** begin Supplied records **
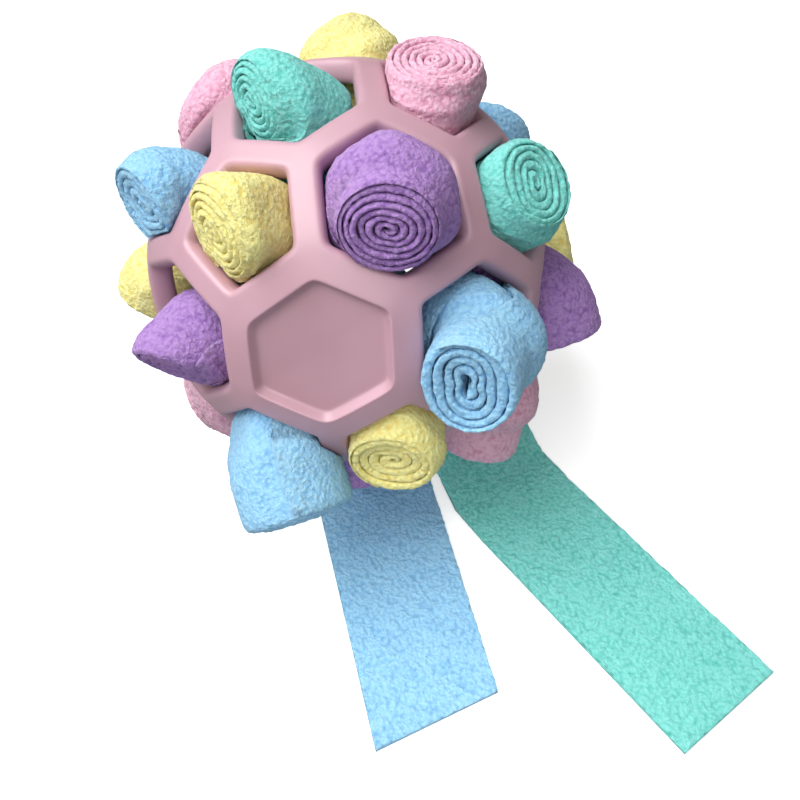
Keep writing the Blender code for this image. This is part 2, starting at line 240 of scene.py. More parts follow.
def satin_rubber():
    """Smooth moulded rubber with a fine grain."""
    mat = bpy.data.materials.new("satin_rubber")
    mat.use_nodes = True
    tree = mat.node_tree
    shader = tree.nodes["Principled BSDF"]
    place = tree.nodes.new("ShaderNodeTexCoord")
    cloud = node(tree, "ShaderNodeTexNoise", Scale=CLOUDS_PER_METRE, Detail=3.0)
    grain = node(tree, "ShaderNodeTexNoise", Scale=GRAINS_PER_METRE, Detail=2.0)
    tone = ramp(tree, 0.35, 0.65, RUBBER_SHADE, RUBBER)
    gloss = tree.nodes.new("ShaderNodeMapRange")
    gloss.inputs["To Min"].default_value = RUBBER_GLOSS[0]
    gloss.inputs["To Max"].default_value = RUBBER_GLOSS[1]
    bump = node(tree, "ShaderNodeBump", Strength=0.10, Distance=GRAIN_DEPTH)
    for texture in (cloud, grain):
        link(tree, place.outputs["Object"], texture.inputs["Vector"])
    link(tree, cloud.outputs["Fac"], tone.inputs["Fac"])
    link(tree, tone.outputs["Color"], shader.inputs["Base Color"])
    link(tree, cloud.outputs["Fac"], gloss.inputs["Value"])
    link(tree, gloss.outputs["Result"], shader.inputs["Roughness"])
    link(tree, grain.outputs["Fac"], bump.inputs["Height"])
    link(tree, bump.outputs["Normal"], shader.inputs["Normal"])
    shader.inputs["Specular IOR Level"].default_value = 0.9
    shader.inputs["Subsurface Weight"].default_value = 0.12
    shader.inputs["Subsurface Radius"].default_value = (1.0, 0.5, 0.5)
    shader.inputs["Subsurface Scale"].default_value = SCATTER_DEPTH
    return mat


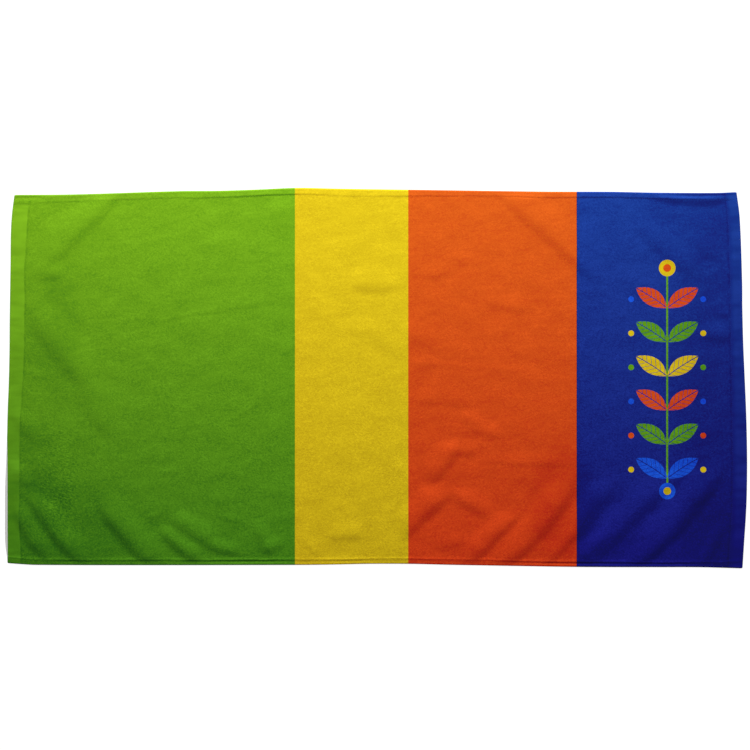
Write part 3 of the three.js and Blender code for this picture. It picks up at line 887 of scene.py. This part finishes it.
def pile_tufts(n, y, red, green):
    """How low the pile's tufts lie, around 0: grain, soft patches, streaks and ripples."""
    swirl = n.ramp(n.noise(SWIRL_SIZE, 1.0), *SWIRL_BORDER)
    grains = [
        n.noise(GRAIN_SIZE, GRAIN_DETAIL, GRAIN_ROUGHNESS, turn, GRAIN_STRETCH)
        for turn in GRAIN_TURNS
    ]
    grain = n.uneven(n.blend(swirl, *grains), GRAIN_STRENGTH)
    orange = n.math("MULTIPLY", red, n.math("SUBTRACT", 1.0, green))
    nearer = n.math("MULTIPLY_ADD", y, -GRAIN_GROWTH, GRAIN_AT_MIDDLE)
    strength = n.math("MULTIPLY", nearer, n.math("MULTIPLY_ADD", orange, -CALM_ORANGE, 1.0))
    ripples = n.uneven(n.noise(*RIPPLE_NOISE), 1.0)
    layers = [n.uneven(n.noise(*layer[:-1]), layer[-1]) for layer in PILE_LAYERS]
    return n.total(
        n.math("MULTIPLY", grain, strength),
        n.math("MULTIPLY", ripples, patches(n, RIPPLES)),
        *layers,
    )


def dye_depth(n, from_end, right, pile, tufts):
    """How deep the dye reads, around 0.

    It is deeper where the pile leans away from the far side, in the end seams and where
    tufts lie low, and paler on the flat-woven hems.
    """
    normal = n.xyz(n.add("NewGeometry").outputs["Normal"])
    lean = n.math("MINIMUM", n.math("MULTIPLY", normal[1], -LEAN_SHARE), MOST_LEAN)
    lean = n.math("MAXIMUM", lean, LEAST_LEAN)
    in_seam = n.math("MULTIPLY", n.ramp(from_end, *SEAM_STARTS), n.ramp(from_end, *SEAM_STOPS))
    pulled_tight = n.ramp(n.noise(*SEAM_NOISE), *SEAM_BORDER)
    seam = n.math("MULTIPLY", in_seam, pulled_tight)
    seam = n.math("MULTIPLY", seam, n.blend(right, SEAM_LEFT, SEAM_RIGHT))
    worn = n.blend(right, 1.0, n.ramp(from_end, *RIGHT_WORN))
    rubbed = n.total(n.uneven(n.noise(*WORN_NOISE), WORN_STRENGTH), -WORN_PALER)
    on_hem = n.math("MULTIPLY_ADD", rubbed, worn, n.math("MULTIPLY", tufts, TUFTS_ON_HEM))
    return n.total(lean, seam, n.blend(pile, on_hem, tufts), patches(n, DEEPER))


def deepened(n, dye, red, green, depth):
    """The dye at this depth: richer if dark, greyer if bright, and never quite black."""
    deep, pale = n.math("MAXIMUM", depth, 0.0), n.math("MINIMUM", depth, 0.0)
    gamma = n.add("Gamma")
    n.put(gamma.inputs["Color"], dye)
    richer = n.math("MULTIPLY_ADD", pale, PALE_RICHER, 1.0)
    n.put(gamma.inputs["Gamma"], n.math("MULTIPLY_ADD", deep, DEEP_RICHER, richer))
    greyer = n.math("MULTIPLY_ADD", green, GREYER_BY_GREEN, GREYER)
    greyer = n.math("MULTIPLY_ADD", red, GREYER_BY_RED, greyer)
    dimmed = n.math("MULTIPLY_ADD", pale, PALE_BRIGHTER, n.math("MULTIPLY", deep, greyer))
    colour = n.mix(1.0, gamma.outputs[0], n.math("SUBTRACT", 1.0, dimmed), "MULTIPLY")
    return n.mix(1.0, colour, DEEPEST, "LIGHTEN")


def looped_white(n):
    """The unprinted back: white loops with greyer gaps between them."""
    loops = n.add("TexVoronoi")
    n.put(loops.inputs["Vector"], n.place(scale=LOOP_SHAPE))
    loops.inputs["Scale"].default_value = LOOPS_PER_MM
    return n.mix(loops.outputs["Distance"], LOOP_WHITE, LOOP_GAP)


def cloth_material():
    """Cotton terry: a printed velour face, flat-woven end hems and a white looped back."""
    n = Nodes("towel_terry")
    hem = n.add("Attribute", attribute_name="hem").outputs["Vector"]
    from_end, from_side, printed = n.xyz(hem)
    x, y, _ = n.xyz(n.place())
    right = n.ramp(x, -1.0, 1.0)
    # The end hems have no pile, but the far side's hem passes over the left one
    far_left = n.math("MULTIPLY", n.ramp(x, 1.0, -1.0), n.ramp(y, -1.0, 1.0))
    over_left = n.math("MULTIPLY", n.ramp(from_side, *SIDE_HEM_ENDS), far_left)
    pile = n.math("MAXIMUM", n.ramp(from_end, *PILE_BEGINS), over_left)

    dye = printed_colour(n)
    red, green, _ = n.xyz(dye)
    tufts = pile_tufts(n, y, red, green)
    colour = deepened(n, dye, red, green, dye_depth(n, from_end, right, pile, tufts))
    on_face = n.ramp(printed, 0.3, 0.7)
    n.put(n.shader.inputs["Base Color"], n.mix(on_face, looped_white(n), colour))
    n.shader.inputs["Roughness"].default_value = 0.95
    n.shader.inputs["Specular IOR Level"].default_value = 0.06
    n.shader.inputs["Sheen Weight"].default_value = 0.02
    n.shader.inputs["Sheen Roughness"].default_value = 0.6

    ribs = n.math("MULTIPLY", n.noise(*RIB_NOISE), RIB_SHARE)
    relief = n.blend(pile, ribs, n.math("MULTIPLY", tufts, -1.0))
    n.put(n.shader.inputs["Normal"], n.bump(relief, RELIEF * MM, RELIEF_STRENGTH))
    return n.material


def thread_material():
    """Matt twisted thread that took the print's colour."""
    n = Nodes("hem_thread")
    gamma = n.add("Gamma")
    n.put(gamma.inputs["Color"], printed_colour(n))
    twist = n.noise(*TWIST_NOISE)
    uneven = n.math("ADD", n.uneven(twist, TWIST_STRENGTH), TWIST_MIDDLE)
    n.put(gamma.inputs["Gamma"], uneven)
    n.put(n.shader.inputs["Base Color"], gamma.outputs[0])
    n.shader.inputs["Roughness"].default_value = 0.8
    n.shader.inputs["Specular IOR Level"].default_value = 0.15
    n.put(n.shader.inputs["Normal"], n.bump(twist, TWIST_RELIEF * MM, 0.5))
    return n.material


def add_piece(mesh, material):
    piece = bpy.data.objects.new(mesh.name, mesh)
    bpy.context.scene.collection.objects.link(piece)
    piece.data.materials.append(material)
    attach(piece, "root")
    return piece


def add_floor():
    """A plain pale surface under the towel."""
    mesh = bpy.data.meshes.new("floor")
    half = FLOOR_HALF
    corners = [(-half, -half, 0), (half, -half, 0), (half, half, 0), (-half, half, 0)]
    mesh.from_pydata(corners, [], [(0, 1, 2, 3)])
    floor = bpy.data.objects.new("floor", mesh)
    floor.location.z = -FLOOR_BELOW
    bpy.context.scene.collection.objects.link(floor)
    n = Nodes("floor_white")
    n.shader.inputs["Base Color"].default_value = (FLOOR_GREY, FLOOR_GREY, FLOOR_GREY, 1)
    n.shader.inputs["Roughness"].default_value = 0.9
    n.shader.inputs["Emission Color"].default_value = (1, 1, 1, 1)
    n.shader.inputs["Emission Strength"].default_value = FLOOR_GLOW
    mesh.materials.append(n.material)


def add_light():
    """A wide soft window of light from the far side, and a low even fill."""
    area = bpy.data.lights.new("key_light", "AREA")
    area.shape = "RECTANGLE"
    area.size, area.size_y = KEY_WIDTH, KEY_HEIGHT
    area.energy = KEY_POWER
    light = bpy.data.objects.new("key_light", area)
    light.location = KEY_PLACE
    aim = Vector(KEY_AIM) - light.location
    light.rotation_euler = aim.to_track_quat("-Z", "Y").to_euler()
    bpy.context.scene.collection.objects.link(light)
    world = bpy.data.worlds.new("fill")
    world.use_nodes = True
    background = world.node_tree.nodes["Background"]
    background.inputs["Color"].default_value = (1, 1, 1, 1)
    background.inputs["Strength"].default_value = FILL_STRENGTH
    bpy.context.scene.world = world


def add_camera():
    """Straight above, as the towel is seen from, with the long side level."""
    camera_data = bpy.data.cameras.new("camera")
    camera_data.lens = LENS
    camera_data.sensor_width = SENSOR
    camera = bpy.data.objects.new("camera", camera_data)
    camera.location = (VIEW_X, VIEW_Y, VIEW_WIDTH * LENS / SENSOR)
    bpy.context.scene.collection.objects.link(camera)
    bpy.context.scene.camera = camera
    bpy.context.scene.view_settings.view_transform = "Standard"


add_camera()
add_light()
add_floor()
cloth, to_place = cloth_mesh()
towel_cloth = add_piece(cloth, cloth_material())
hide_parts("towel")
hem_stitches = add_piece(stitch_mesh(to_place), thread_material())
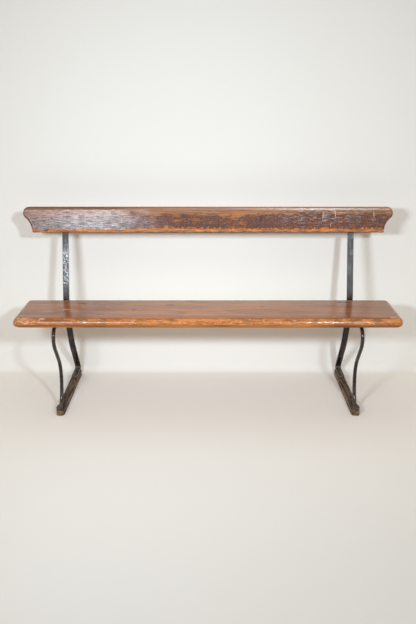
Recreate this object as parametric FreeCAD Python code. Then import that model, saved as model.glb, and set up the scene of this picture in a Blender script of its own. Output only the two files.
** end Supplied records **
Stated problem: Everything from the line that contains "Write part 3" to the line that contains "reads, around 0." must be transcribed exactly, both end lines included.

The output:
Write part 3 of the three.js and Blender code for this picture. It picks up at line 887 of scene.py. This part finishes it.
def pile_tufts(n, y, red, green):
    """How low the pile's tufts lie, around 0: grain, soft patches, streaks and ripples."""
    swirl = n.ramp(n.noise(SWIRL_SIZE, 1.0), *SWIRL_BORDER)
    grains = [
        n.noise(GRAIN_SIZE, GRAIN_DETAIL, GRAIN_ROUGHNESS, turn, GRAIN_STRETCH)
        for turn in GRAIN_TURNS
    ]
    grain = n.uneven(n.blend(swirl, *grains), GRAIN_STRENGTH)
    orange = n.math("MULTIPLY", red, n.math("SUBTRACT", 1.0, green))
    nearer = n.math("MULTIPLY_ADD", y, -GRAIN_GROWTH, GRAIN_AT_MIDDLE)
    strength = n.math("MULTIPLY", nearer, n.math("MULTIPLY_ADD", orange, -CALM_ORANGE, 1.0))
    ripples = n.uneven(n.noise(*RIPPLE_NOISE), 1.0)
    layers = [n.uneven(n.noise(*layer[:-1]), layer[-1]) for layer in PILE_LAYERS]
    return n.total(
        n.math("MULTIPLY", grain, strength),
        n.math("MULTIPLY", ripples, patches(n, RIPPLES)),
        *layers,
    )


def dye_depth(n, from_end, right, pile, tufts):
    """How deep the dye reads, around 0.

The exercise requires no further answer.